Let me be clear, I’m not looking for a pity party, or for accolades. This is merely an honest account of what I’m currently experiencing. I’m sharing this because I think it’s important to share the hard times. Especially in today’s photoshopped, edited, overnight-success-expecting society. This sh*t isn’t easy and there’s no guarantee success is on the other side, but I know I will be better for it if I can make it through.
I’ve found myself in more disputes about women who play sports than ever before. It no longer feels like a choice to engage in difficult discussions, it feels like a responsibility. When I take the time to reflect on my current day-to-day, I’m virtually unrecognizable, and yet, I feel more like myself than I ever have. It’s been said that high-pressure situations reveal character. I have a feeling this is just the tip of the self-discovery iceberg because I’m 3 months in on a 7-month journey and the reality of what I’ve signed up for is revealing itself more and more each day.
I watched as the Women’s U.S. Hockey Team announced they will be pulling themselves from their international tournament, not unlike the tournament those of us on the Women’s U.S. Tackle Football Team will be engaging in this summer. I read all the comments and that’s where I discovered the real story, one about what we value. Comments such as, “women’s sports don’t deserve money based on their attendance” and “maybe if women stopped whining and worked at being better athletes, more people would watch,” Infuriated and frustrated, I begrudgingly distanced myself from the quicksand of my ego and reflected on the history of sports. It was in this moment that I had an epiphany that shed some light on why I was driven in this seemingly useless endeavor.

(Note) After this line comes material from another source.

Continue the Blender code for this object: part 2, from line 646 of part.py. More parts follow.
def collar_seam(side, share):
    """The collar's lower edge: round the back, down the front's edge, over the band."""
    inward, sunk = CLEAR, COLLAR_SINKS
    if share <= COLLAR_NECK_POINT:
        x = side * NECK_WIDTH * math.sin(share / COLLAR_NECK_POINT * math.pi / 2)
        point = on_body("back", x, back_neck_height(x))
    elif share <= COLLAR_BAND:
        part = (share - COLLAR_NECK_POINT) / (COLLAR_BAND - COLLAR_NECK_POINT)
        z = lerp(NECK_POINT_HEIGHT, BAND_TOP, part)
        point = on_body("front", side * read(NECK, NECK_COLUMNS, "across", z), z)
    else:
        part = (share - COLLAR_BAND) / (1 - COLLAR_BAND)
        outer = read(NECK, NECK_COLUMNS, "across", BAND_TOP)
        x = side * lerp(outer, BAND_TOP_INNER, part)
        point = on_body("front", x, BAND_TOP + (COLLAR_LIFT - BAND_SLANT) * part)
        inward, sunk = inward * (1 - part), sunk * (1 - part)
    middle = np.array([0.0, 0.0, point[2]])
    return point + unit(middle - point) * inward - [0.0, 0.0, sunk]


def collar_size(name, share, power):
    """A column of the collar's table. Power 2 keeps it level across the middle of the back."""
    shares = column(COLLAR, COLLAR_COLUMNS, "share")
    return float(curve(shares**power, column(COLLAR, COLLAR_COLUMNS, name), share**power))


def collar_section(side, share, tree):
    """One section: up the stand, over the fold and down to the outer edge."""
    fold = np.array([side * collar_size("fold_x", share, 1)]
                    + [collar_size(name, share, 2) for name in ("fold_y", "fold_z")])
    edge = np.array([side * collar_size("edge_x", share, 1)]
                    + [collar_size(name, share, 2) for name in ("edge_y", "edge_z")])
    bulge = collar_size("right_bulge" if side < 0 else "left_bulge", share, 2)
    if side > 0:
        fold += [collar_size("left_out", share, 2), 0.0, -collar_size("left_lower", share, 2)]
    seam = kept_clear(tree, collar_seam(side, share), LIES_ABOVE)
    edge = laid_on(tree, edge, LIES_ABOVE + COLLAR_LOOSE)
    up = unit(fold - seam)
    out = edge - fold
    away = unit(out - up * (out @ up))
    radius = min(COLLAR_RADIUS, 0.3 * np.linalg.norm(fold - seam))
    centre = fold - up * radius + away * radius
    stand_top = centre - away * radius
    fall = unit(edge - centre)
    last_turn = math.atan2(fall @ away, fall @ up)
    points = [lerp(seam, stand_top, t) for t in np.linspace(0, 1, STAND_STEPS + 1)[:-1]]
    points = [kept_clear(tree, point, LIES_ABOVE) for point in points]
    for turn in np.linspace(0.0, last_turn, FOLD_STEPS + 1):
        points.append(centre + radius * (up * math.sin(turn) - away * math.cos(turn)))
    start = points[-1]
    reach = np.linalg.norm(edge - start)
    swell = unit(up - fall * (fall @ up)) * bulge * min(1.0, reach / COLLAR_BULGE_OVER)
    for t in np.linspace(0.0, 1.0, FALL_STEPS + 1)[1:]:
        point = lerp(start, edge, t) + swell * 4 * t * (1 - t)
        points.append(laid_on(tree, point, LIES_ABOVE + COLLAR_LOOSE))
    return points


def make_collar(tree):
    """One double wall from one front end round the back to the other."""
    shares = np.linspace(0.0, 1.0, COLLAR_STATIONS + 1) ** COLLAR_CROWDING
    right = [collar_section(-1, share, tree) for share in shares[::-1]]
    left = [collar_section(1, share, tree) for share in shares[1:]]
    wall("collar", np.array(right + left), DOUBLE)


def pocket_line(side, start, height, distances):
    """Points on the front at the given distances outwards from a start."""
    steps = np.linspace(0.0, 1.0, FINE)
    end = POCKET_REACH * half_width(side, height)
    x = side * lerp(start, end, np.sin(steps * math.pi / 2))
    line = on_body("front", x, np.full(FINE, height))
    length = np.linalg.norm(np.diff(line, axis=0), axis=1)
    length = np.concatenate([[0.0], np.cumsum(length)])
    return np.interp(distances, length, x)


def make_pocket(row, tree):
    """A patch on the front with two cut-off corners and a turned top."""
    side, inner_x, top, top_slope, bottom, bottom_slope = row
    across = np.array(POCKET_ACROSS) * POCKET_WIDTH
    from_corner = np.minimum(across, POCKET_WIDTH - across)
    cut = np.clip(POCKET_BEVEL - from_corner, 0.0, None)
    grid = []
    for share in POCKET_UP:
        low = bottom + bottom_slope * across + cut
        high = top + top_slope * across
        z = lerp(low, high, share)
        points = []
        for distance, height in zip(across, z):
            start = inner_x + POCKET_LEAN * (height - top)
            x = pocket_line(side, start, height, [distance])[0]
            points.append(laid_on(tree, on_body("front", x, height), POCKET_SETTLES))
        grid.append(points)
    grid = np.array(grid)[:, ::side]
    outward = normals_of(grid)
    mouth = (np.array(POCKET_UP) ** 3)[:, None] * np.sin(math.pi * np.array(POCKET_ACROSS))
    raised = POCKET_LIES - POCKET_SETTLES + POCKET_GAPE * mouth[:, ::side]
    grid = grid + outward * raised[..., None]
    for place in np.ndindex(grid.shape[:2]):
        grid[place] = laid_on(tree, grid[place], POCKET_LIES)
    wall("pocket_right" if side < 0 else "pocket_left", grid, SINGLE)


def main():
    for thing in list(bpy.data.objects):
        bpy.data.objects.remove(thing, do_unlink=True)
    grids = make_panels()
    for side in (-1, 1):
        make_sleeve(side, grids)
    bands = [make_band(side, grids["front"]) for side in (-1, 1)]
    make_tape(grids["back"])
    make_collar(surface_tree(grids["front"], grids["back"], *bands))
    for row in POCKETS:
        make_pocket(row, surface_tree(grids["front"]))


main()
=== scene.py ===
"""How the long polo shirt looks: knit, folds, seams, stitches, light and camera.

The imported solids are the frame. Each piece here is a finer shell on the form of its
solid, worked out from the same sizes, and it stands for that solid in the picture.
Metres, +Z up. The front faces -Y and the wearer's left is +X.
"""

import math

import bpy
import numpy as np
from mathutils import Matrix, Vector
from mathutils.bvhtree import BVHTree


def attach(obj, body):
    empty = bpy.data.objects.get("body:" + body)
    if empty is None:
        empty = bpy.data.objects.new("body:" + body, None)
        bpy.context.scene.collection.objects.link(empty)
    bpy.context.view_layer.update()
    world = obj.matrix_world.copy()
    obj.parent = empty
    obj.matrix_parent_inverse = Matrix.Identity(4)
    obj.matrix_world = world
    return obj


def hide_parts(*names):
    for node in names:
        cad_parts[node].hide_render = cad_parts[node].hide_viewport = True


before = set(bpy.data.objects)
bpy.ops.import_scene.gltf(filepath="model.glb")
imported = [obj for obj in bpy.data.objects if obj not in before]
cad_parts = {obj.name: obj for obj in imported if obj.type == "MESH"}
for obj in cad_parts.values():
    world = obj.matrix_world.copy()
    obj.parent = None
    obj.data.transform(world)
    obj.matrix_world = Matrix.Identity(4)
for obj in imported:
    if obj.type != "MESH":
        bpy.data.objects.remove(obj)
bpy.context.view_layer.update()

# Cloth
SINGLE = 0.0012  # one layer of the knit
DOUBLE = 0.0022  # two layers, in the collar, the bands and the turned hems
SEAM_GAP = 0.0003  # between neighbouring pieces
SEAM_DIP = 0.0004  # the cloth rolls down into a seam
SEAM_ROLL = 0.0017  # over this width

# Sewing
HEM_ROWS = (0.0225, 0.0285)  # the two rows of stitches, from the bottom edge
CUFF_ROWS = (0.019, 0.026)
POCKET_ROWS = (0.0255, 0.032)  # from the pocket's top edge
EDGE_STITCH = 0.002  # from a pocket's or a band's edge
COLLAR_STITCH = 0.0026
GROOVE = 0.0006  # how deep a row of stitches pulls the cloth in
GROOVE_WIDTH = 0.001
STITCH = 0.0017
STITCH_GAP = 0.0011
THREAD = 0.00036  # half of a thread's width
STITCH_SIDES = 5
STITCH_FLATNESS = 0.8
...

Athletics is a multi-billion-dollar industry, but this wasn’t always the case. For example, basketball was invented by James Naismith at the YMCA International Training School (later, Springfield College) as an outlet for young men during the winter. The students were bored with the indoor games of the day and Naismith was challenged to create something as a physical outlet for them. He sought to create a game that relied on skill more than force. Basketball spread quickly as students returned to their home countries. People saw value in the effects it had on young men and thought it important to provide such an outlet. The sport was originally supported and nurtured because of the “good” it did for young men. Guess what? There weren’t arenas full of season ticket holders funding these early teams. People invested in the positive impact of the sport, not only the sport itself.
Women, on the other hand, until very recently, have been discouraged from partaking in sports. So much so, it took the implementation of a law to allow women and girls to play, Title IX. I’ll let that sink in for a minute, fellas. While you have been celebrated for your participation in something that was handed to you on a silver platter, women had to fight tooth and nail for the opportunity and are STILL being ridiculed for participating. Traditionally, words like strong, competitive, and aggressive are positive attributes for men and negative for women. We haven’t valued those qualities in women, so why would we invest in the encouragement of them?

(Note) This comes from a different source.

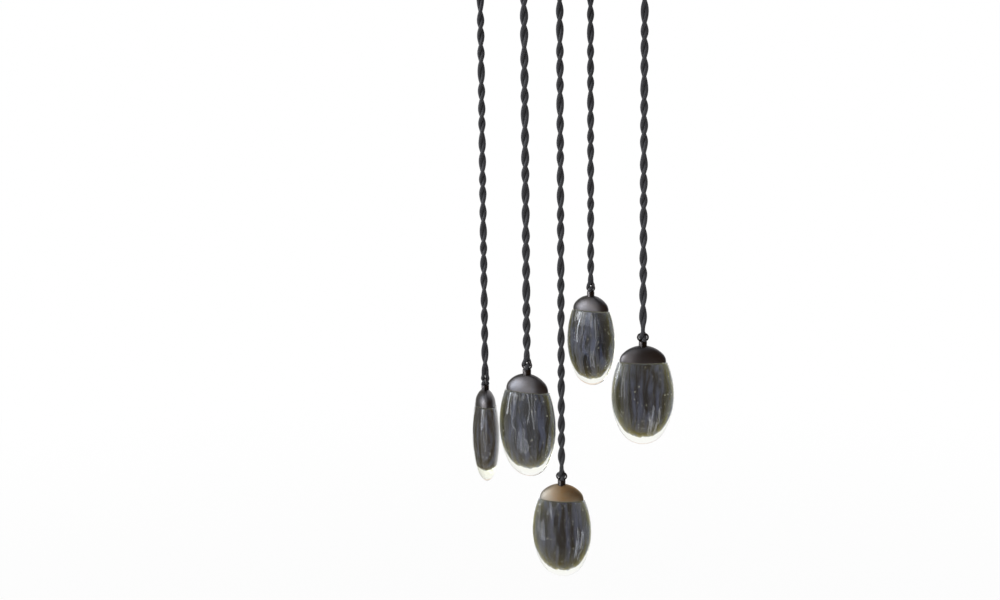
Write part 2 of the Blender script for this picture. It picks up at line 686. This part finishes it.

Women are in positions of leadership in the workplace nowadays. We should probably acknowledge these traits are positive for both sexes and encourage them for both as well. Sports bridge differences between people and help men and women find common ground in areas of collaboration and teamwork, critically important in today’s human economy.
I don’t believe in handouts, and I don’t believe women are asking for one, although it may sound like that sometimes. In fact, let’s be real people, women have done much more, with less, in a shorter amount of time. In football, we had to fight and are still fighting for the opportunity to play and that speed bump set us back about 75 years. The women’s game is still in the beginning stages. Women’s football isn’t pretending to be NFL caliber. I’m one of the first women to ever play a non-kicker position from youth to high school, and that happened in the last 20 years. If you watched the earliest football footage which is from the 1930’s (nearly 40 years after the invention of the game) the current women’s game is far more impressive, in half the time. I’m not saying either sex is better, that’s just stupid. What I am saying is some people prefer watching High School football over NFL, regardless of the lesser athleticism of the former, because many believe there is a “purity” to the game.

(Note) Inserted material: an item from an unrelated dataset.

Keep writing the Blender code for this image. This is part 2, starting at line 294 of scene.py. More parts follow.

Successful women, put your money where your mouth is and support women’s sports, so little girls have athletic heroes with which they can identify. Successful men, you know a little competition goes a long way, why not check your egos and see how everyone might benefit from an even playing field. Today, American Football is no longer just an American sport as sixty-six countries field competitive teams. Do we really want an American sport to grow worldwide without talented American athletes and an impressive Team USA?
What message would we like to send to our little girls and boys? What do we want our future to look like? Because as it stands half of our future population will be entitled and believe sports is merely a vehicle for fame and ego, while the other half will believe there is no value in participating because all they have seen is a difficult path layered with ridicule. What would happen if we encouraged and supported women athletes and the sports they play by simply attending more games?
While this process has most definitely been a challenge and the word "tired" has taken on a completely new definition for me, I am also energized and more driven than ever before. There is much to be done, my friends. This weekend we, the Chicago Force, will face our first opponent of the 2017 season in Detroit. I'm grateful for the opportunity to take the field again and perhaps an even bigger opportunity, to change minds with our actions. Sleep can wait.